Installing the service#

Install the most recent prerelease version of the MetaKB from PyPI:

python3 -m pip install --pre metakb

Or, install from the latest available commit via the GitHub repo:

git clone https://github.com/cancervariants/metakb
cd metakb
python3 -m virtualenv venv
source venv/bin/activate
pip install -e .

Note

Stable (1.x) releases can be acquired from PyPI:

python3 -m pip install metakb

Setting up dependencies#

MetaKB’s data loading and searching functions employ a variety of upstream services and data providers:

SeqRepo#

MetaKB requires access to SeqRepo data for reloading the Gene Normalizer and for normalizing variation queries. In general, we recommend the following for local setup:

pip install seqrepo
export SEQREPO_VERSION=2024-12-20  # or newer if available -- check `seqrepo list-remote-instances`
sudo mkdir /usr/local/share/seqrepo
sudo chown $USER /usr/local/share/seqrepo
seqrepo pull -i $SEQREPO_VERSION

If you encounter a permission error similar to the one below:

PermissionError: [Error 13] Permission denied: '/usr/local/share/seqrepo/2024-12-20._fkuefgd' -> '/usr/local/share/seqrepo/2024-12-20'

Try moving data manually with sudo:

sudo mv /usr/local/share/seqrepo/$SEQREPO_VERSION.* /usr/local/share/seqrepo/$SEQREPO_VERSION

See mirroring documentation on the SeqRepo GitHub repo for instructions and additional troubleshooting.
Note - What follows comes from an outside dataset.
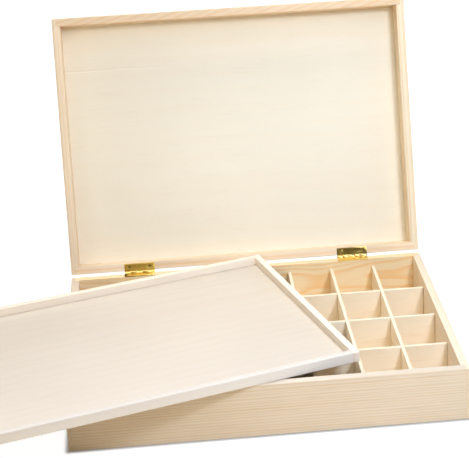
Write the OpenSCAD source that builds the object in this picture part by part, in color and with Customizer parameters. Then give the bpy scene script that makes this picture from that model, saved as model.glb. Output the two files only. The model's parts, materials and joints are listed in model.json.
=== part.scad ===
// Hinged pine display case for seashells: a base with a half-lapped grid of
// dividers, a shallow tray that drops in on top of them, and a framed lid on
// two brass stop hinges.
//
// X runs to the right, Y to the back, Z up. The origin is the middle of the
// underside of the base. The parts are drawn with the lid open on its stops
// and the tray lying askew across the left half of the rim.

/* [Case] */
// Outside width of the case, left to right
case_w = 350; // [300:1:380]
// Outside depth of the case, front to back
case_d = 254; // [230:1:280]
// Height of the base walls
base_h = 50; // [44:1:60]
// Height of the lid rails
lid_h = 30; // [24:1:40]
// Thickness of the wall boards and lid rails
wall_t = 7.5; // [7:0.1:9]
// Wood left outside every rebate, at the corners and round the panels
lip_t = 3.5; // [3:0.1:4.5]
// Thickness of the plywood panels in the base and the lid
panel_t = 3; // [2.5:0.1:4]
// Chamfer on the outside arrises of the case and the tray
ease = 0.5; // [0.3:0.1:0.8]

/* [Dividers] */
// Compartments from left to right
cells_x = 8; // [6:1:9]
// Compartments from front to back
cells_y = 4; // [3:1:5]
// Thickness of a divider
divider_t = 3; // [2.5:0.1:4]
// Height of the case rim above the divider tops
divider_drop = 8; // [6:0.5:10]
// Play between a divider's end and the wall
divider_play = 0.25; // [0.1:0.05:0.4]
// Play on each side of a divider in a half-lap slot
lap_play = 0.1; // [0.05:0.01:0.15]

/* [Tray] */
// Height of the tray rim
tray_h = 10; // [9:0.5:14]
// Width of the tray rim strips
strip_w = 6.5; // [6:0.1:9]
// Thickness of the tray floor
floor_t = 2.5; // [2.4:0.1:4]
// How far the tray floor is let into the strips
floor_let = 3; // [2:0.1:4]
// Play between the tray and each case wall
tray_play = 0.7; // [0.4:0.05:1]
// Angle that the tray lies askew
tray_turn = 17.1; // [10:0.1:20]
// Back right corner of the resting tray, to the right of the case middle
corner_x = 13; // [-10:0.5:30]
// Gap between that corner and the rim of the open lid
corner_gap = 1.5; // [0.8:0.1:5]
// Gap under the resting tray
rest_gap = 0.2; // [0.1:0.05:0.3]

/* [Hinges] */
// Length of a hinge
hinge_len = 30; // [26:1:38]
// Distance of each hinge middle from the side of the case
hinge_inset = 68; // [55:1:90]
// Angle between the closed and the open lid
lid_open = 108.5; // [100:0.5:115]
// Gap between the two rims when the lid is closed
rim_gap = 0.4; // [0.3:0.05:0.6]
// Thickness of a hinge leaf
leaf_t = 0.8; // [0.6:0.05:1]
// Distance from a leaf's free edge to the inside face of the wall
leaf_inset = 0.4; // [0.2:0.1:1]
// Play between a leaf's end and its recess
leaf_play = 0.15; // [0.1:0.05:0.3]
// Outside radius of the knuckles
knuckle_r = 1.6; // [1.5:0.05:1.8]
// Number of knuckles in a hinge
knuckles = 5; // [3:2:7]
// Gap between neighbouring knuckles, and from the knuckles to the case
knuckle_gap = 0.2; // [0.15:0.01:0.3]
// Radius of the hinge pin
pin_r = 0.8; // [0.7:0.01:0.9]
// Play round the hinge pin
pin_play = 0.05; // [0.03:0.01:0.08]
// How far the stop flanges stand out from the hinge axis
stop_reach = 4.2; // [3.5:0.1:5]
// Gap between the two stop flanges when the lid is open
stop_gap = 0.06; // [0.04:0.01:0.1]

/* [Screws] */
// Distance between the two screws of a leaf
screw_pitch = 20; // [16:1:22]
// Length of a screw
screw_len = 9; // [7:0.5:12]
// Radius of a screw shank
shank_r = 0.9; // [0.7:0.05:1]
// Radius of a screw head
head_r = 1.55; // [1.4:0.05:1.6]
// Play round a screw in its pilot hole and countersink
screw_play = 0.04; // [0.02:0.01:0.08]
// Width of the cross slot in a screw head
slot_w = 0.35; // [0.3:0.05:0.45]
// Depth of the cross slot in a screw head
slot_deep = 0.45; // [0.3:0.05:0.6]

/* [Hidden] */
$fn = 48;

// Case: the corner and panel rebates are cut at one setting
rebate_w = wall_t - lip_t;
inside_w = case_w - 2 * wall_t;
inside_d = case_d - 2 * wall_t;
panel_w = inside_w + 2 * rebate_w;
panel_d = inside_d + 2 * rebate_w;

// Dividers
divider_h = base_h - divider_drop - panel_t;
pitch_x = (inside_w + divider_t) / cells_x;
pitch_y = (inside_d + divider_t) / cells_y;
lap_w = divider_t + 2 * lap_play;
lap_h = divider_h / 2;

// Tray
tray_w = inside_w - 2 * tray_play;
tray_d = inside_d - 2 * tray_play;
floor_w = tray_w - 2 * (strip_w - floor_let);
floor_d = tray_d - 2 * (strip_w - floor_let);

// Hinge axis, and where the leaves and their screws lie from it. The plates
// start at root_r, inside the walls of the knuckles.
hinge_x = case_w / 2 - hinge_inset;
axis_y = case_d / 2 + knuckle_r + knuckle_gap;
axis_z = base_h + rim_gap / 2;
bore_r = pin_r + pin_play;
root_r = (bore_r + bore_r + knuckle_r) / 3;
leaf_near = knuckle_r + knuckle_gap;
leaf_far = leaf_near + wall_t - leaf_inset;
leaf_top = -rim_gap / 2;
screw_y = leaf_near + wall_t / 2;
knuckle_len = (hinge_len - (knuckles - 1) * knuckle_gap) / knuckles;
base_knuckles = [0 : 2 : knuckles - 1];
lid_knuckles = [1 : 2 : knuckles - 2];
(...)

Universal Transcript Archive (UTA)#

The MetaKB requires an available instance of the Universal Transcript Archive (UTA) database, managed by the Cool-Seq-Tool library for normalizing variation queries. Complete installation instructions (via Docker or a local server) are available at the UTA GitHub repository. For local usage, we recommend the following:

createuser -U postgres uta_admin
createuser -U postgres anonymous
createdb -U postgres -O uta_admin uta

export UTA_VERSION=uta_20210129b.pgd.gz  # most recent as of 2024/06/20
curl -O https://dl.biocommons.org/uta/$UTA_VERSION
gzip -cdq ${UTA_VERSION} | psql -h localhost -U uta_admin --echo-errors --single-transaction -v ON_ERROR_STOP=1 -d uta -p 5432

By default, MetaKB expects to connect to the UTA database via a PostgreSQL connection served local on port 5432, under the PostgreSQL username uta_admin and the schema uta_20210129b. Use the environment variable UTA_DB_URL to specify an alternate libpq-compliant URI.

Gene, Disease, and Therapy Normalizers#

The MetaKB uses the Gene, Disease, and Therapy normalizer services to resolve biomedical concept referents during data loading and searching.
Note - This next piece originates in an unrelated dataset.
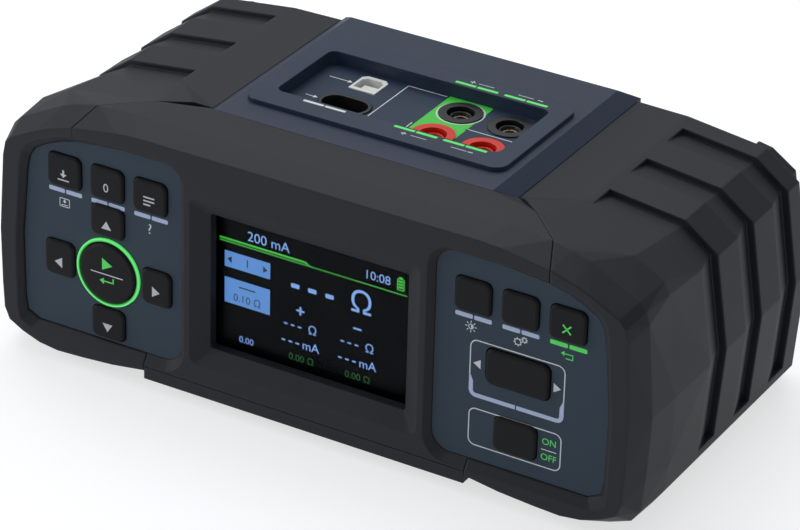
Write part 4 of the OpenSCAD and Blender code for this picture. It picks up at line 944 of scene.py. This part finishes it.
class OHMMETER_OT_connections(Step):
    """Connection plate, tray, sockets and their printed marks"""

    bl_idname = "ohmmeter.connections"
    bl_label = "Connections"

    def make(self, scene):
        prints = scene.ohmmeter_print
        dress(["connection_plate"], "plate_plastic")
        dress(["connection_tray"], "field_film")
        dress(["current_plus_socket", "current_minus_socket", "voltage_plus_socket", "voltage_minus_socket",
               "socket_nuts", "socket_contacts", "usb_socket", "usb_tongue", "mains_inlet", "mains_pins"])
        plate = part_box("connection_plate")[1].z
        floor = TRAY_FLOOR * MM

        green = Marks(plate, "TOP", prints.thick)
        for left, y in PLATE_GREEN_BARS:
            green.split_bar(left, y, PLATE_BAR_W, 1.3)
        green.make("plate_green_bars", "green_ink", "slate_panel")

        white = Marks(plate, "TOP", prints.thick)
        white.split_bar(-31.0, -15.4, PLATE_BAR_W, 1.2)
        for x, y, sign in PLATE_SIGNS:
            if sign == "+":
                white.bar(x, y, 0.4, 1.9)
            white.bar(x, y, 1.9, 0.4)
        for y in (28.0, -18.3):
            white.line((12.6, y), (18.6, y), 0.25)
            white.line((28.0, y), (34.0, y), 0.25)
        white.make("plate_white_marks", "white_ink", "slate_panel")

        patch = Marks(floor, "TOP", prints.thick)
        left, near, right, far = PATCH_BOX
        self.holed(patch, left, near, right, PATCH_PARTING, middle_of("voltage_plus_socket"))
        self.holed(patch, left, PATCH_PARTING, right, far, middle_of("current_plus_socket"))
        patch.make("tray_green_patch", "patch_ink", "slate_panel")

        lines = Marks(floor, "TOP", prints.thick)
        for start, end in TRAY_LINES:
            lines.line(start, end, 0.3)
        for x, y in TRAY_ARROW_TIPS:
            lines.shape([(x, y), (x - 1.6, y + 0.9), (x - 1.6, y - 0.9)])
        lines.make("tray_lines", "mark_ink", "slate_panel")

        ring = Marks(floor + prints.thick, "TOP", 0.03 * MM)
        spot = middle_of("current_plus_socket")
        ring.ring(spot.x, spot.y, *SOCKET_RING_R)
        ring.make("socket_ring", "white_ink", "slate_panel")
        for kind, finish in (("current", "black_plastic"), ("voltage", "red_plastic")):
            for end in ("plus", "minus"):
                self.sleeve(f"{kind}_{end}_sleeve", middle_of(f"{kind}_{end}_socket"), finish)

    def holed(self, marks, left, low, right, high, middle):
        """A rectangle with a round hole for a socket"""
        hole, edge = [], []
        for i in range(72):
            turn = math.radians(5 * i)
            x, y = math.cos(turn), math.sin(turn)
            reach = min(
                ((right if x > 0 else left) - middle.x) / x if abs(x) > 1e-6 else 1e9,
                ((high if y > 0 else low) - middle.y) / y if abs(y) > 1e-6 else 1e9,
            )
            hole.append((middle.x + PATCH_HOLE_R * x, middle.y + PATCH_HOLE_R * y))
            edge.append((middle.x + reach * x, middle.y + reach * y))
        marks.band(hole, edge)

    def sleeve(self, name, middle, finish):
        """Insulating sleeve that stands round the contact inside a safety socket"""
        turns = [math.tau * i / SLEEVE_STEPS for i in range(SLEEVE_STEPS)]
        tube = bmesh.new()
        rings = [
            [tube.verts.new(Vector((middle.x + radius * math.cos(turn), middle.y + radius * math.sin(turn), z)) * MM)
             for turn in turns]
            for radius, z in SLEEVE_PROFILE
        ]
        for a, b in zip(rings, rings[1:] + rings[:1]):
            for i in range(SLEEVE_STEPS):
                j = (i + 1) % SLEEVE_STEPS
                tube.faces.new((a[i], a[j], b[j], b[i]))
        bmesh.ops.recalc_face_normals(tube, faces=tube.faces)
        data = bpy.data.meshes.new(name)
        tube.to_mesh(data)
        tube.free()
        data.shade_smooth()
        data.materials.append(finish_named(finish))
        thing = bpy.data.objects.new(name, data)
        bpy.context.scene.collection.objects.link(thing)
        thing.modifiers.new("edges", "EDGE_SPLIT")
        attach(thing, HOUSING)


class OHMMETER_OT_inside(Step):
    """Boards, supply, shunt, cells and screws inside"""

    bl_idname = "ohmmeter.inside"
    bl_label = "Inside"

    def make(self, scene):
        dress(["main_board", "supply_board", "transformer", "shunt_resistor", "heat_sink", "battery_tray",
               "battery_cells", "battery_door_screws", "board_screws", "frame_screws", "housing_screws"])


class OHMMETER_OT_stage(Step):
    """Floor, soft light, room and camera"""

    bl_idname = "ohmmeter.stage"
    bl_label = "Stage"

    def make(self, scene):
        stage = scene.ohmmeter_stage
        scene.view_settings.view_transform = "Standard"
        self.floor(scene, stage)
        self.room(scene, stage)
        self.lamp(scene, "soft_top", (-0.45, 0.5, 1.5), 1.5, stage.key_power)
        self.lamp(scene, "soft_left", (-1.5, -0.75, 0.65), 0.9, stage.side_power)
        camera = bpy.data.cameras.new("camera")
        camera.lens, camera.sensor_width, camera.sensor_fit = stage.lens, 36, "HORIZONTAL"
        camera.clip_start, camera.clip_end = 0.05, 30
        holder = bpy.data.objects.new("camera", camera)
        holder.location = stage.place
        holder.rotation_euler = Euler(stage.turn, "XYZ")
        scene.collection.objects.link(holder)
        scene.camera = holder

    def floor(self, scene, stage):
        f = Finish("pale_floor")
        wear = f.noise(220, 3.0)
        seen, mirrored, through = (
            f.term("ShaderNodeLightPath", None, None, f"Is {ray} Ray") for ray in ("Camera", "Glossy", "Transmission")
        )
        lift = seen + mirrored + through
        base = f.blend(wear, four(scaled(stage.floor, 0.99)), four(stage.floor))
        f.close(
            Base_Color=base, Roughness=0.7 + wear * 0.05, Specular_IOR_Level=0.1,
            Emission_Color=(1, 1, 1, 1), Emission_Strength=lift.held() * stage.lift,
        )
        grid = bmesh.new()
        bmesh.ops.create_grid(grid, x_segments=12, y_segments=12, size=6.0)
        data = bpy.data.meshes.new("floor")
        grid.to_mesh(data)
        grid.free()
        data.materials.append(f.material)
        thing = bpy.data.objects.new("floor", data)
        thing.location = (0, 0, CAD_BOX[0].z - 0.0002)
        scene.collection.objects.link(thing)

    def room(self, scene, stage):
        """A room that is bright near the horizon and darker overhead"""
        world = bpy.data.worlds.new("room")
        f = Finish("room", world)
        spot = f.term("ShaderNodeTexCoord", None, None, "Generated")
        height = f.term("ShaderNodeSeparateXYZ", None, {0: spot}, "Z")
        overhead = ((height - 0.25) * 1.6).held()
        colour = f.blend(overhead, (0.93, 0.96, 1.0, 1), (0.5, 0.53, 0.6, 1))
        shown = f.term("ShaderNodeLightPath", None, None, "Is Camera Ray")
        shader = f.node("ShaderNodeBackground", None, {
            "Color": f.blend(shown, colour, (1, 1, 1, 1)),
            "Strength": stage.sky * (1 - shown) + shown,
        })
        output = f.node("ShaderNodeOutputWorld")
        f.tree.links.new(shader.outputs[0], output.inputs["Surface"])
        scene.world = world

    def lamp(self, scene, name, place, size, power):
        light = bpy.data.lights.new(name, "AREA")
        light.shape, light.size, light.energy = "SQUARE", size, power
        light.color = (0.97, 0.985, 1.0)
        thing = bpy.data.objects.new(name, light)
        thing.location = place
        thing.rotation_euler = (-Vector(place)).to_track_quat("-Z", "Y").to_euler()
        scene.collection.objects.link(thing)


STEPS = (
    OHMMETER_OT_finishes, OHMMETER_OT_housing, OHMMETER_OT_bumpers, OHMMETER_OT_key_panels,
    OHMMETER_OT_keys, OHMMETER_OT_display, OHMMETER_OT_connections, OHMMETER_OT_inside, OHMMETER_OT_stage,
)
SETTINGS = {
    "ohmmeter_finish": FinishSettings, "ohmmeter_screen": ScreenSettings,
    "ohmmeter_print": PrintSettings, "ohmmeter_stage": StageSettings,
}


class OHMMETER_PT_panel(bpy.types.Panel):
    """Steps and settings of the meter"""

    bl_label = "Ohmmeter"
    bl_idname = "OHMMETER_PT_panel"
    bl_space_type = "VIEW_3D"
    bl_region_type = "UI"
    bl_category = "Ohmmeter"

    def draw(self, context):
        for step in STEPS:
            self.layout.operator(step.bl_idname)
        for name, group in SETTINGS.items():
            box = self.layout.box()
            for field in group.__annotations__:
                box.prop(getattr(context.scene, name), field)


CLASSES = (*SETTINGS.values(), *STEPS, OHMMETER_PT_panel)


def register():
    for kind in CLASSES:
        bpy.utils.register_class(kind)
    for name, group in SETTINGS.items():
        setattr(bpy.types.Scene, name, bpy.props.PointerProperty(type=group))


def unregister():
    for name in SETTINGS:
        delattr(bpy.types.Scene, name)
    for kind in reversed(CLASSES):
        bpy.utils.unregister_class(kind)


def main():
    register()
    for step in STEPS:
        group, name = step.bl_idname.split(".")
        getattr(getattr(bpy.ops, group), name)()


if __name__ == "__main__":
    main()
To set up databases from scratch, first set up an instance of DynamoDB (e.g. locally).

Next, two environment variables are required for data access. First, Thera-Py requires a UMLS license to access RxNorm data. Register for a license here, then acquire your API key from the UTS ‘My Profile’ page after signing in, and set it under the key UMLS_API_KEY:

export UMLS_API_KEY=12345-6789-abcdefg-hijklmnop

Thera-Py also requires a Harvard Dataverse API key to access HemOnc.org data. Create a user account on the website, follow these instructions to generate an API token, and set it under the key HARVARD_DATAVERSE_API_KEY:

export HARVARD_DATAVERSE_API_KEY=12345-6789-abcdefgh-hijklmnop

Finally, disease term data from the Online Mendelian Inheritance in Man (OMIM) resource must be acquired manually and placed in the Disease Normalizer data folder (located by default at ~/.local/share/wags-tails/omim). Acquire the OMIM file mimTitles.txt and rename it in the pattern omim_YYYYMMDD.tsv corresponding to the file’s versioning.

Once these prerequisites are fulfilled, the normalizers can be loaded from scratch in succession with a CLI command:

$ metakb update-normalizers

See the CLI reference for more information about commands for accessing and managing normalizer data.

Note

See specific instructions for each (Therapy, Gene, Disease) for additional setup options and more detailed instructions/troubleshooting.

Neo4j#

For local use, we recommend Neo4j Desktop. First, follow the desktop setup instructions to download, install, and open Neo4j Desktop for the first time.

Once you have opened Neo4j desktop, use the New button in the upper-left region of the window to create a new project. Within that project, click the Add button in the upper-right region of the window and select Local DBMS. The name of the DBMS doesn’t matter, but the password will be used later to connect the database to MetaKB. Select version 5.14.0 (other versions have not been tested). Click Create. Then, click the row within the project screen corresponding to your newly-created DBMS, and click the green Start button to start the database service.

See the database configuration entry for instructions on configuring a connection to a Neo4j instance.

Loading Data#

Once all dependencies are available, use the update console command to transform and load all MetaKB source data:

$ metakb update

See the CLI reference for more information about the update command.